Platforms like BeVisible bypass the need for an agency contract entirely. Instead of arguing over who owns an article or paying $1,500 for an agency to perform keyword research, BeVisible automates the entire pipeline:

  • No Long-Term Lock-ins: It operates on a SaaS subscription model. You cancel when you want, without penalty.
  • Massive Output Scaling: Instead of fighting an agency for 4 articles a month, BeVisible automatically researches, writes, formats, and publishes 30 high-quality, answer-first articles every month.
  • Full Asset Ownership: The content is published directly to your CMS (WordPress, Webflow, Notion, etc.). You own it forever.
  • Fractional Cost: At $199/month, the investment is a fraction of a single agency deliverable, allowing startups to build massive organic authority without burning runway.

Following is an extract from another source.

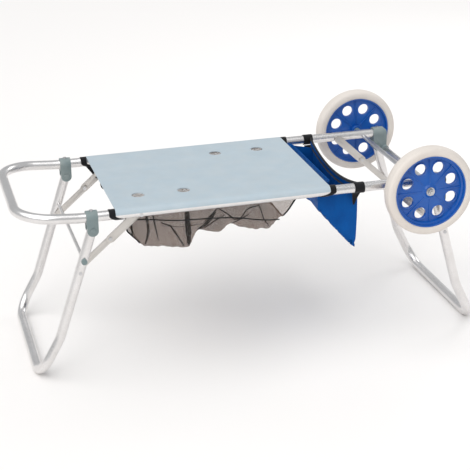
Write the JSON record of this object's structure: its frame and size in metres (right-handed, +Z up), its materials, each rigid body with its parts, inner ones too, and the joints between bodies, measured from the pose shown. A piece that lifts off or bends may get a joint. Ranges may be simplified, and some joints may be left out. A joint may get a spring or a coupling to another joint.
{
  "type": "beach cart",
  "caption": "Two-wheeled beach cart that stands as a low table: bent tube frame, folding U legs with jointed stays, flat table, hanging net and fabric pouch.",
  "frame": {"origin": "on the ground, under the middle of the cart's bounding box, with the cart standing on its open legs", "axes": "+X from the handle to the wheels, +Y to the cart's left as seen from the handle, +Z up"},
  "size_m": [1.0862, 0.5226, 0.4761],
  "materials": {
    "tube": "satin",
    "grey_plastic": "matte",
    "stay_sheet": "satin",
    "table_sheet": "matte",
    "net": "open mesh",
    "blue_fabric": "woven",
    "webbing": "woven",
    "blue_plastic": "gloss",
    "cream_tyre": "matte",
    "steel": "brushed"
  },
  "bodies": {
    "frame": {"frame_tube": "tube", "front_clip_left": "grey_plastic", "front_clip_right": "grey_plastic", "rear_bracket_left": "grey_plastic", "rear_bracket_right": "grey_plastic", "clip_screws": "steel", "leg_pivot_pins": "steel", "stay_rail_rivets": "steel", "rear_cross_tube": "tube", "axle": "steel", "axle_spacer_left": "grey_plastic", "axle_spacer_right": "grey_plastic", "axle_washers": "steel", "axle_nuts": "steel", "tabletop": "table_sheet", "storage_net": "net", "rear_pouch": "blue_fabric", "pouch_band": "webbing", "front_strap_left": "webbing", "front_strap_right": "webbing", "rear_strap_left": "webbing", "rear_strap_right": "webbing"},
    "front_leg": {"front_leg_tube": "tube", "front_cross_rod": "steel", "cross_rod_caps": "grey_plastic", "front_leg_rivets": "steel"},
    "rear_leg": {"rear_leg_tube": "tube", "rear_leg_rivets": "steel"},
    "front_stay_upper": {"front_stay_upper_left": "stay_sheet", "front_stay_upper_right": "stay_sheet", "front_stay_mid_rivets": "steel"},
    "front_stay_lower": {"front_stay_lower_left": "stay_sheet", "front_stay_lower_right": "stay_sheet", "front_stay_caps": "steel"},
    "rear_stay_upper": {"rear_stay_upper_left": "stay_sheet", "rear_stay_upper_right": "stay_sheet", "rear_stay_mid_rivets": "steel"},
    "rear_stay_lower": {"rear_stay_lower_left": "stay_sheet", "rear_stay_lower_right": "stay_sheet", "rear_stay_caps": "steel"},
    "wheel_left": {"hub_left": "blue_plastic", "tyre_left": "cream_tyre"},
    "wheel_right": {"hub_right": "blue_plastic", "tyre_right": "cream_tyre"}
  },
  "joints": [
    {"name": "front_leg_fold", "type": "hinge", "parent": "frame", "child": "front_leg", "pos_m": [-0.375, 0, 0.348], "axis": [0, -1, 0], "range_deg": [0, 100]},
    {"name": "rear_leg_fold", "type": "hinge", "parent": "frame", "child": "rear_leg", "pos_m": [0.4225, 0, 0.344], "axis": [0, 1, 0], "range_deg": [0, 100]},
    {"name": "front_stay_upper_fold", "type": "hinge", "parent": "frame", "child": "front_stay_upper", "pos_m": [-0.267, 0, 0.372], "axis": [0, -1, 0], "range_deg": [0, 129.33]},
    {"name": "front_stay_lower_fold", "type": "hinge", "parent": "front_leg", "child": "front_stay_lower", "pos_m": [-0.40771, 0, 0.25192], "axis": [0, -1, 0], "range_deg": [-127.13, 0]},
    {"name": "rear_stay_upper_fold", "type": "hinge", "parent": "frame", "child": "rear_stay_upper", "pos_m": [0.3145, 0, 0.372], "axis": [0, 1, 0], "range_deg": [0, 127.57]},
    {"name": "rear_stay_lower_fold", "type": "hinge", "parent": "rear_leg", "child": "rear_stay_lower", "pos_m": [0.44877, 0, 0.24596], "axis": [0, 1, 0], "range_deg": [-130.49, 0]},
    {"name": "wheel_left_spin", "type": "hinge", "parent": "frame", "child": "wheel_left", "pos_m": [0.384, 0.24, 0.372], "axis": [0, 1, 0], "continuous": true},
    {"name": "wheel_right_spin", "type": "hinge", "parent": "frame", "child": "wheel_right", "pos_m": [0.384, -0.24, 0.372], "axis": [0, 1, 0], "continuous": true}
  ],
  "couplings": [
    {"joint": "front_stay_upper_fold", "follows": "front_leg_fold", "ratio": 1.2883},
    {"joint": "front_stay_lower_fold", "follows": "front_leg_fold", "ratio": -1.2663},
    {"joint": "rear_stay_upper_fold", "follows": "rear_leg_fold", "ratio": 1.2707},
    {"joint": "rear_stay_lower_fold", "follows": "rear_leg_fold", "ratio": -1.2999}
  ]
}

By fully automating competitor analysis, keyword mapping, content generation, schema markup, and internal linking, you eliminate the need for complex SOWs and deliverable tracking.

The Final Checklist: Before You Sign

If you decide your business requires the bespoke touch of a consultant or agency, use this rapid-fire checklist before signing the contract:

  • Does the SOW quantify exact deliverables (word counts, link metrics, audit hours)?
  • Does the contract explicitly grant me 100% ownership of all created content?
  • Is there a clause confirming backlinks will not be removed upon termination?
  • Is the guarantee tied to deliverable completion rather than page-one rankings?
  • Is there an early termination off-ramp if the agency fails to meet output SLAs?
  • Are KPIs tied to business metrics (signups, pipeline) rather than just traffic?
  • Do I retain Master Admin rights to all my analytics and search console properties?

An SEO contract should feel like a roadmap, not a trap. By identifying these five red flags early, you can protect your marketing budget, secure your domain's authority, and build a search engine presence that genuinely drives revenue.